Escudero-Castillo, I., Mato-Diaz, FJ. & Rodriguez-Alvarez, A. (2022). The Effect of Being Unemployed on Mental Health: The Spanish Case. The Journal of Mental Health Policy and Economics, 25(3), 79-89.



Background: The lack of work appeared to be linked to several symptoms related to poor mental health. Likewise, the reverse relationship, namely the influence of poor mental health on the risk of job loss, has also been analysed, i.e. distress could lead to a poorer work performance culminating in potential job loss. Thus, the bidirectional nature of the relationship between unemployment and mental health makes the accurate estimation of causal relationships a complex matter, leaving room for additional research on the subject.

Aims of the study: The aim of this research is to analyse the influence that unemployment could have on mental health taking into account the bidirectional nature that exists between both concepts.

Methods: In order to tackle the causal effect of being unemployed on mental health, we present a biprobit model taking into account the presence of dummy endogenous regressors and we compare these results with those obtained from a standard univariate probit. Our identification strategy exploits geographical information on the unemployment rates as instrument. We use Spanish cross-sectional data from the 2006, 2011 and 2017 years.
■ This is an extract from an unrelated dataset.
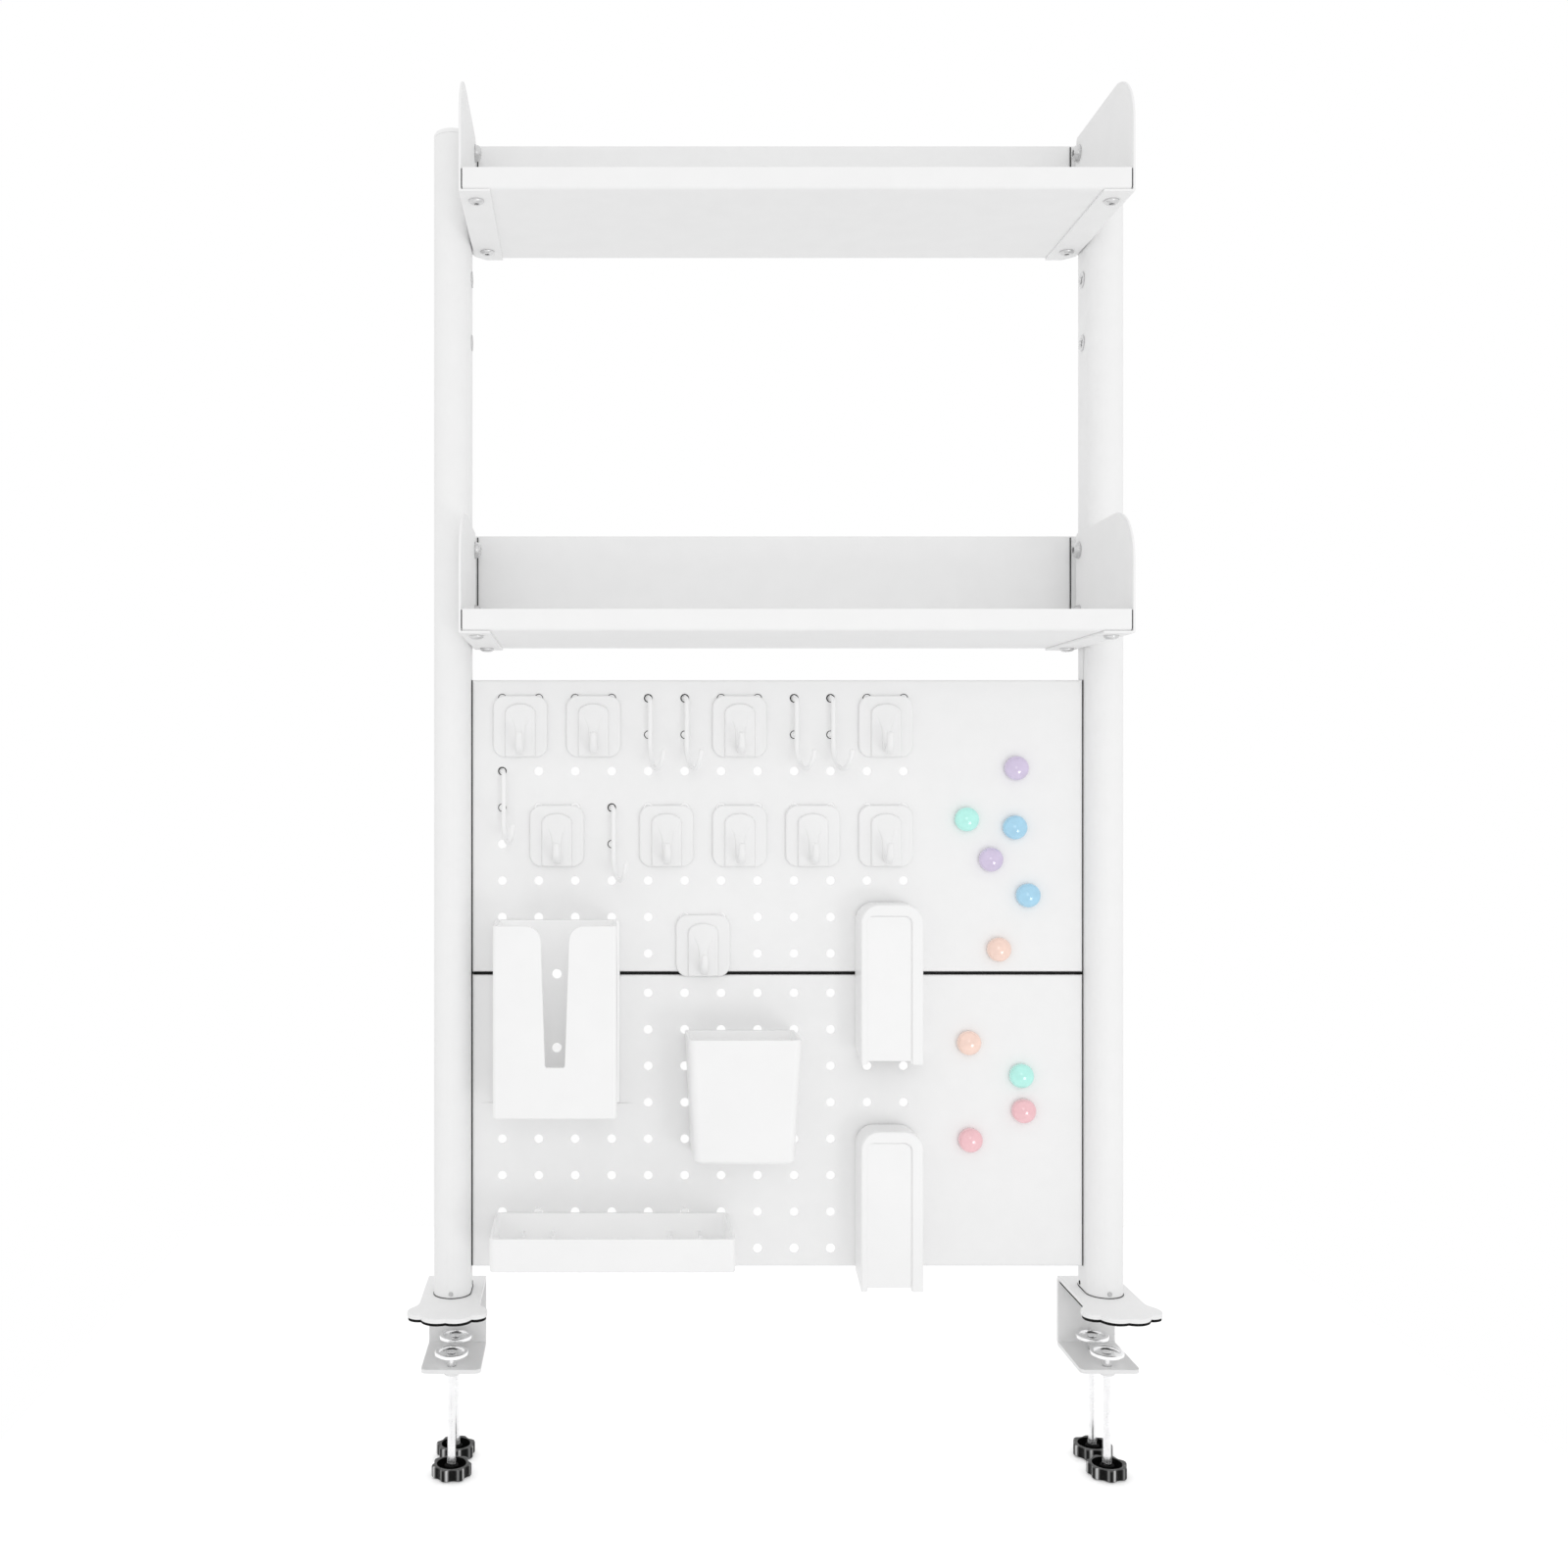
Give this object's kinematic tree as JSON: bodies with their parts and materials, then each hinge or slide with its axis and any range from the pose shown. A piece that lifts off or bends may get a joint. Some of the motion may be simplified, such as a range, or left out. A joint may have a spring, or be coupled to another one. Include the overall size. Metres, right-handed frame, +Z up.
{
  "type": "pegboard desk organizer with drawers",
  "caption": "Desk-clamp rack: flat-oval posts carry open shelves above pegboards with hooks, a slotted box, a pen cup, a tray, arched holders and magnets.",
  "frame": {"origin": "midway between the two clamps, on the desk's top surface and its rear edge", "axes": "+Z up, -Y towards the user over the desk, +X to the user's right"},
  "size_m": [0.498, 0.144, 0.915],
  "materials": {
    "powder_coat": "satin fine-grained powder coat, off-white",
    "cap_plastic": "satin, off-white",
    "pad_rubber": "matt black",
    "rod_steel": "bright zinc plate",
    "disc_steel": "bright zinc plate, turned",
    "knob_plastic": "black, lightly textured",
    "fastener_steel": "nickel plate",
    "accessory_plastic": "satin, white",
    "hook_plastic": "satin, white",
    "wire_coat": "satin white dip",
    "magnet_plate": "bright nickel plate",
    "lavender_plastic": "gloss, lavender",
    "mint_plastic": "gloss, mint",
    "blue_plastic": "gloss, light blue",
    "peach_plastic": "gloss, peach",
    "pink_plastic": "gloss, pink"
  },
  "bodies": {
    "organizer": {"left_post": "powder_coat", "left_post_cap": "cap_plastic", "upper_shelf_left_side": "powder_coat", "lower_shelf_left_side": "powder_coat", "left_clamp_bracket": "powder_coat", "left_desk_pad": "pad_rubber", "right_post": "powder_coat", "right_post_cap": "cap_plastic", "upper_shelf_right_side": "powder_coat", "lower_shelf_right_side": "powder_coat", "right_clamp_bracket": "powder_coat", "right_desk_pad": "pad_rubber", "upper_pegboard": "powder_coat", "lower_pegboard": "powder_coat", "upper_shelf_deck": "powder_coat", "lower_shelf_deck": "powder_coat", "shelf_side_screws": "fastener_steel", "shelf_post_bolts": "fastener_steel", "pegboard_bolts": "fastener_steel", "post_rivet_nuts": "fastener_steel", "post_foot_screws": "fastener_steel"},
    "left_rear_disc": {"left_rear_press_disc": "disc_steel"},
    "left_rear_screw": {"left_rear_clamp_rod": "rod_steel", "left_rear_clamp_knob": "knob_plastic"},
    "left_front_disc": {"left_front_press_disc": "disc_steel"},
    "left_front_screw": {"left_front_clamp_rod": "rod_steel", "left_front_clamp_knob": "knob_plastic"},
    "right_rear_disc": {"right_rear_press_disc": "disc_steel"},
    "right_rear_screw": {"right_rear_clamp_rod": "rod_steel", "right_rear_clamp_knob": "knob_plastic"},
    "right_front_disc": {"right_front_press_disc": "disc_steel"},
    "right_front_screw": {"right_front_clamp_rod": "rod_steel", "right_front_clamp_knob": "knob_plastic"},
    "box": {"slotted_box": "accessory_plastic", "slotted_box_magnets": "magnet_plate"},
    "cup": {"pen_cup": "accessory_plastic"},
    "tray": {"long_tray": "accessory_plastic"},
    "upper_holder": {"upper_tall_holder": "accessory_plastic"},
    "lower_holder": {"lower_tall_holder": "accessory_plastic"},
    "hook_01": {"square_hook_01": "hook_plastic"},
    "hook_02": {"square_hook_02": "hook_plastic"},
    "hook_03": {"square_hook_03": "hook_plastic"},
    "hook_04": {"square_hook_04": "hook_plastic"},
    "hook_05": {"square_hook_05": "hook_plastic"},
    "hook_06": {"square_hook_06": "hook_plastic"},
    "hook_07": {"square_hook_07": "hook_plastic"},
    "hook_08": {"square_hook_08": "hook_plastic"},
    "hook_09": {"square_hook_09": "hook_plastic"},
    "hook_10": {"square_hook_10": "hook_plastic"},
    "wire_1": {"wire_hook_1": "wire_coat"},
    "wire_2": {"wire_hook_2": "wire_coat"},
    "wire_3": {"wire_hook_3": "wire_coat"},
    "wire_4": {"wire_hook_4": "wire_coat"},
    "wire_5": {"wire_hook_5": "wire_coat"},
    "wire_6": {"wire_hook_6": "wire_coat"},
    "lavender_pair": {"lavender_magnets": "lavender_plastic"},
    "mint_pair": {"mint_magnets": "mint_plastic"},
    "blue_pair": {"blue_magnets": "blue_plastic"},
    "peach_pair": {"peach_magnets": "peach_plastic"},
    "pink_pair": {"pink_magnets": "pink_plastic"}
  },
  "joints": [
    {"name": "left_rear_press_rise", "type": "slide", "parent": "organizer", "child": "left_rear_disc", "axis": [0, 0, 1], "range_m": [0, 0.03]},
    {"name": "left_rear_knob_turn", "type": "hinge", "parent": "left_rear_disc", "child": "left_rear_screw", "pos_m": [-0.2225, -0.013, -0.08], "axis": [0, 0, 1], "range_deg": [0, 10800]},
    {"name": "left_front_press_rise", "type": "slide", "parent": "organizer", "child": "left_front_disc", "axis": [0, 0, 1], "range_m": [0, 0.03]},
    {"name": "left_front_knob_turn", "type": "hinge", "parent": "left_front_disc", "child": "left_front_screw", "pos_m": [-0.2225, -0.045, -0.08], "axis": [0, 0, 1], "range_deg": [0, 10800]},
    {"name": "right_rear_press_rise", "type": "slide", "parent": "organizer", "child": "right_rear_disc", "axis": [0, 0, 1], "range_m": [0, 0.03]},
    {"name": "right_rear_knob_turn", "type": "hinge", "parent": "right_rear_disc", "child": "right_rear_screw", "pos_m": [0.2225, -0.013, -0.08], "axis": [0, 0, 1], "range_deg": [0, 10800]},
    {"name": "right_front_press_rise", "type": "slide", "parent": "organizer", "child": "right_front_disc", "axis": [0, 0, 1], "range_m": [0, 0.03]},
    {"name": "right_front_knob_turn", "type": "hinge", "parent": "right_front_disc", "child": "right_front_screw", "pos_m": [0.2225, -0.045, -0.08], "axis": [0, 0, 1], "range_deg": [0, 10800]},
    {"name": "box_pull", "type": "slide", "parent": "organizer", "child": "box", "axis": [0, -1, 0], "range_m": [0, 0.015]},
    {"name": "cup_pull", "type": "slide", "parent": "organizer", "child": "cup", "axis": [0, -1, 0], "range_m": [0, 0.015]},
    {"name": "tray_pull", "type": "slide", "parent": "organizer", "child": "tray", "axis": [0, -1, 0], "range_m": [0, 0.015]},
    {"name": "upper_holder_pull", "type": "slide", "parent": "organizer", "child": "upper_holder", "axis": [0, -1, 0], "range_m": [0, 0.015]},
    {"name": "lower_holder_pull", "type": "slide", "parent": "organizer", "child": "lower_holder", "axis": [0, -1, 0], "range_m": [0, 0.015]},
    {"name": "hook_01_pull", "type": "slide", "parent": "organizer", "child": "hook_01", "axis": [0, -1, 0], "range_m": [0, 0.012]},
    {"name": "hook_02_pull", "type": "slide", "parent": "organizer", "child": "hook_02", "axis": [0, -1, 0], "range_m": [0, 0.012]},
    {"name": "hook_03_pull", "type": "slide", "parent": "organizer", "child": "hook_03", "axis": [0, -1, 0], "range_m": [0, 0.012]},
    {"name": "hook_04_pull", "type": "slide", "parent": "organizer", "child": "hook_04", "axis": [0, -1, 0], "range_m": [0, 0.012]},
    {"name": "hook_05_pull", "type": "slide", "parent": "organizer", "child": "hook_05", "axis": [0, -1, 0], "range_m": [0, 0.012]},
    {"name": "hook_06_pull", "type": "slide", "parent": "organizer", "child": "hook_06", "axis": [0, -1, 0], "range_m": [0, 0.012]},
    {"name": "hook_07_pull", "type": "slide", "parent": "organizer", "child": "hook_07", "axis": [0, -1, 0], "range_m": [0, 0.012]},
    {"name": "hook_08_pull", "type": "slide", "parent": "organizer", "child": "hook_08", "axis": [0, -1, 0], "range_m": [0, 0.012]},
    {"name": "hook_09_pull", "type": "slide", "parent": "organizer", "child": "hook_09", "axis": [0, -1, 0], "range_m": [0, 0.012]},
    {"name": "hook_10_pull", "type": "slide", "parent": "organizer", "child": "hook_10", "axis": [0, -1, 0], "range_m": [0, 0.012]},
    {"name": "wire_1_tip_up", "type": "hinge", "parent": "organizer", "child": "wire_1", "pos_m": [-0.0887, -0.0344, 0.4115], "axis": [-1, 0, 0], "range_deg": [0, 30]},
    {"name": "wire_2_tip_up", "type": "hinge", "parent": "organizer", "child": "wire_2", "pos_m": [-0.0637, -0.0344, 0.4115], "axis": [-1, 0, 0], "range_deg": [0, 30]},
    {"name": "wire_3_tip_up", "type": "hinge", "parent": "organizer", "child": "wire_3", "pos_m": [0.0113, -0.0344, 0.4115], "axis": [-1, 0, 0], "range_deg": [0, 30]},
    {"name": "wire_4_tip_up", "type": "hinge", "parent": "organizer", "child": "wire_4", "pos_m": [0.0363, -0.0344, 0.4115], "axis": [-1, 0, 0], "range_deg": [0, 30]},
    {"name": "wire_5_tip_up", "type": "hinge", "parent": "organizer", "child": "wire_5", "pos_m": [-0.1887, -0.0344, 0.3615], "axis": [-1, 0, 0], "range_deg": [0, 30]},
    {"name": "wire_6_tip_up", "type": "hinge", "parent": "organizer", "child": "wire_6", "pos_m": [-0.1137, -0.0344, 0.3365], "axis": [-1, 0, 0], "range_deg": [0, 30]},
    {"name": "lavender_pair_pull", "type": "slide", "parent": "organizer", "child": "lavender_pair", "axis": [0, -1, 0], "range_m": [0, 0.012]},
    {"name": "mint_pair_pull", "type": "slide", "parent": "organizer", "child": "mint_pair", "axis": [0, -1, 0], "range_m": [0, 0.012]},
    {"name": "blue_pair_pull", "type": "slide", "parent": "organizer", "child": "blue_pair", "axis": [0, -1, 0], "range_m": [0, 0.012]},
    {"name": "peach_pair_pull", "type": "slide", "parent": "organizer", "child": "peach_pair", "axis": [0, -1, 0], "range_m": [0, 0.012]},
    {"name": "pink_pair_pull", "type": "slide", "parent": "organizer", "child": "pink_pair", "axis": [0, -1, 0], "range_m": [0, 0.012]}
  ],
  "couplings": [
    {"joint": "left_rear_knob_turn", "follows": "left_rear_press_rise", "rad_per_m": 6283.2},
    {"joint": "left_front_knob_turn", "follows": "left_front_press_rise", "rad_per_m": 6283.2},
    {"joint": "right_rear_knob_turn", "follows": "right_rear_press_rise", "rad_per_m": 6283.2},
    {"joint": "right_front_knob_turn", "follows": "right_front_press_rise", "rad_per_m": 6283.2}
  ]
}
Results: Based on the results, the paper concludes that unemployed persons in Spain could be subject to a 5.4% higher probability of suffering symptoms related to a common mental disorder (versus 11% obtained using a standard probit).

Discussion: The results obtained confirm a negative impact of unemployment situation on mental health. In other words, the probability of unemployed people suffering a mental disorder seems superior to that for individuals with a job. Moreover, the marginal effect obtained from a univariate probit model without the possibility of controlling the mental health selection effects, proves the existence of a problem of simultaneity that would have overestimated the effect of being unemployed on mental health.
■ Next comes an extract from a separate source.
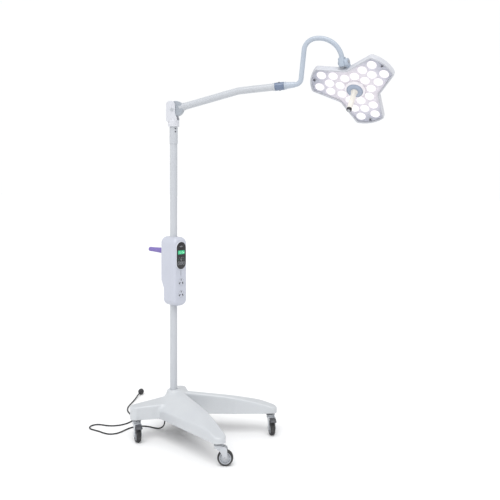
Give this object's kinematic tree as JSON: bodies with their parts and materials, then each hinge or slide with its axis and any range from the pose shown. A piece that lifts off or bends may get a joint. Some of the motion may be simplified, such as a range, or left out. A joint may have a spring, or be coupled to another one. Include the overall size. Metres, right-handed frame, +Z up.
{
  "type": "examination lamp",
  "caption": "Mobile examination lamp: petal-shaped LED head on a gooseneck and jointed arm, pole with control box, and a four-legged castered base.",
  "frame": {"origin": "on the floor under the middle of the pole", "axes": "+Z up along the pole, +X ahead between the two long legs, +Y to the left"},
  "size_m": [1.6636, 0.8545, 2.0522],
  "materials": {
    "shell_white": "smooth moulded",
    "powder_white": "satin powder coat",
    "frame_steel": "black oxide",
    "ballast_iron": "painted",
    "screw_steel": "satin",
    "bolt_steel": "satin",
    "fork_grey": "satin",
    "hub_grey": "moulded",
    "tyre_black": "moulded",
    "pedal_grey": "moulded",
    "collar_blue": "satin",
    "neck_grey": "satin",
    "bracket_grey": "satin",
    "clear_cover": "clear",
    "board_white": "matt",
    "lens_glow": "lit",
    "grip_cream": "smooth",
    "black_plastic": "smooth",
    "panel_black": "gloss",
    "display_green": "lit",
    "button_white": "smooth",
    "pack_green": "coated",
    "grip_purple": "soft",
    "cord_black": "smooth"
  },
  "bodies": {
    "stand": {"base_cover": "shell_white", "base_frame": "frame_steel", "ballast_plate": "ballast_iron", "caster_sockets": "frame_steel", "housing_screws": "screw_steel", "pole": "powder_white", "pole_sleeve": "powder_white", "swivel_spindle": "bolt_steel", "box_back": "shell_white", "box_front": "shell_white", "box_clamp": "bolt_steel", "panel": "panel_black", "display": "display_green", "outlets": "shell_white", "power_pack": "pack_green", "push_grip": "grip_purple", "power_cord": "cord_black", "strain_relief": "cord_black", "mains_plug": "cord_black"},
    "caster_fl": {"fork_fl": "fork_grey", "axle_fl": "bolt_steel"},
    "wheel_fl": {"hub_fl": "hub_grey", "tyre_fl": "tyre_black"},
    "pedal_fl": {"brake_pedal_fl": "pedal_grey"},
    "caster_fr": {"fork_fr": "fork_grey", "axle_fr": "bolt_steel"},
    "wheel_fr": {"hub_fr": "hub_grey", "tyre_fr": "tyre_black"},
    "caster_rl": {"fork_rl": "fork_grey", "axle_rl": "bolt_steel"},
    "wheel_rl": {"hub_rl": "hub_grey", "tyre_rl": "tyre_black"},
    "caster_rr": {"fork_rr": "fork_grey", "axle_rr": "bolt_steel"},
    "wheel_rr": {"hub_rr": "hub_grey", "tyre_rr": "tyre_black"},
    "pedal_rr": {"brake_pedal_rr": "pedal_grey"},
    "swivel": {"swivel_yoke": "powder_white", "hinge_bolt": "bolt_steel"},
    "arm": {"arm_tube": "powder_white", "arm_collar": "collar_blue"},
    "neck": {"neck_sleeve": "neck_grey", "gooseneck": "neck_grey"},
    "head_mount": {"head_sleeve": "bracket_grey", "tilt_pin": "bolt_steel"},
    "head": {"head_bracket": "bracket_grey", "head_back": "shell_white", "head_bezel": "shell_white", "head_cover": "clear_cover", "led_board": "board_white", "led_lenses": "lens_glow", "centre_boss": "shell_white", "cover_screws": "screw_steel"},
    "handle": {"handle_grip": "grip_cream", "handle_cap": "black_plastic"},
    "key_power": {"button_power": "button_white"},
    "key_up": {"button_up": "button_white"},
    "key_down": {"button_down": "button_white"}
  },
  "joints": [
    {"name": "caster_swivel_fl", "type": "hinge", "parent": "stand", "child": "caster_fl", "pos_m": [0.443, 0.25, 0.09], "axis": [0, 0, 1], "continuous": true},
    {"name": "wheel_spin_fl", "type": "hinge", "parent": "caster_fl", "child": "wheel_fl", "pos_m": [0.46293, 0.22625, 0.0375], "axis": [0.766, 0.6428, 0], "continuous": true},
    {"name": "brake_fl", "type": "hinge", "parent": "caster_fl", "child": "pedal_fl", "pos_m": [0.46807, 0.22012, 0.086], "axis": [0.766, 0.6428, 0], "range_deg": [0, 12]},
    {"name": "caster_swivel_fr", "type": "hinge", "parent": "stand", "child": "caster_fr", "pos_m": [0.443, -0.25, 0.09], "axis": [0, 0, 1], "continuous": true},
    {"name": "wheel_spin_fr", "type": "hinge", "parent": "caster_fr", "child": "wheel_fr", "pos_m": [0.47037, -0.23545, 0.0375], "axis": [-0.4695, 0.8829, 0], "continuous": true},
    {"name": "caster_swivel_rl", "type": "hinge", "parent": "stand", "child": "caster_rl", "pos_m": [-0.095, 0.188, 0.09], "axis": [0, 0, 1], "continuous": true},
    {"name": "wheel_spin_rl", "type": "hinge", "parent": "caster_rl", "child": "wheel_rl", "pos_m": [-0.12494, 0.19602, 0.0375], "axis": [-0.2588, -0.9659, 0], "continuous": true},
    {"name": "caster_swivel_rr", "type": "hinge", "parent": "stand", "child": "caster_rr", "pos_m": [-0.095, -0.188, 0.09], "axis": [0, 0, 1], "continuous": true},
    {"name": "wheel_spin_rr", "type": "hinge", "parent": "caster_rr", "child": "wheel_rr", "pos_m": [-0.07125, -0.20793, 0.0375], "axis": [0.6428, 0.766, 0], "continuous": true},
    {"name": "brake_rr", "type": "hinge", "parent": "caster_rr", "child": "pedal_rr", "pos_m": [-0.06512, -0.21307, 0.086], "axis": [0.6428, 0.766, 0], "range_deg": [0, 12]},
    {"name": "arm_swivel", "type": "hinge", "parent": "stand", "child": "swivel", "pos_m": [0, 0, 1.62], "axis": [0, 0, 1], "range_deg": [-109, 71]},
    {"name": "arm_tilt", "type": "hinge", "parent": "swivel", "child": "arm", "pos_m": [-0.00189, -0.00065, 1.692], "axis": [-0.3256, 0.9455, 0], "range_deg": [-30, 40]},
    {"name": "neck_roll", "type": "hinge", "parent": "arm", "child": "neck", "pos_m": [0.53189, 0.18315, 1.80153], "axis": [0.9419, 0.3243, 0.0872], "range_deg": [-90, 90]},
    {"name": "head_swing", "type": "hinge", "parent": "neck", "child": "head_mount", "pos_m": [0.83244, 0.28663, 1.92711], "axis": [-0.1201, -0.0414, 0.9919], "range_deg": [-136, 12]},
    {"name": "head_tilt", "type": "hinge", "parent": "head_mount", "child": "head", "pos_m": [0.84627, 0.28705, 1.91267], "axis": [-0.9926, 0.0199, -0.1194], "range_deg": [-59, 46]},
    {"name": "handle_pull", "type": "slide", "parent": "head", "child": "handle", "axis": [0.0728, -0.6898, -0.7203], "range_m": [0, 0.05]},
    {"name": "press_power", "type": "slide", "parent": "stand", "child": "key_power", "axis": [-0.9681, 0.2504, 0], "range_m": [0, 0.001], "stiffness_N_per_m": 400},
    {"name": "press_up", "type": "slide", "parent": "stand", "child": "key_up", "axis": [-0.9681, 0.2504, 0], "range_m": [0, 0.001], "stiffness_N_per_m": 400},
    {"name": "press_down", "type": "slide", "parent": "stand", "child": "key_down", "axis": [-0.9681, 0.2504, 0], "range_m": [0, 0.001], "stiffness_N_per_m": 400}
  ]
}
Implications for health care provision: It is hoped that the conclusions obtained here prove useful in the implementation of specific mental health care provision aimed at unemployed people. In this context, the evidence obtained should result in the incorporation of health assistance as an essential part in response to the needs of this collective.

Implications for health policies: These special needs of unemployed people should be contemplated not only from a health care provision but also as part of a broader system that incorporates the mental health care of unemployed persons as part of more general public health policies. Finally, these results suggest that mental health-related objectives should be considered when planning, implementing, and evaluating active labour market policies for the unemployed.

Implications for further research: The length and severity of the last recession, together with the risks associated with the global crisis resulting from COVID-19, reiterate the obvious concerns about the consequences of economic crises and unemployment on personal mental health. In this context, our study could be a step forward in the study of the causal relationships between unemployment and mental health when new data are available.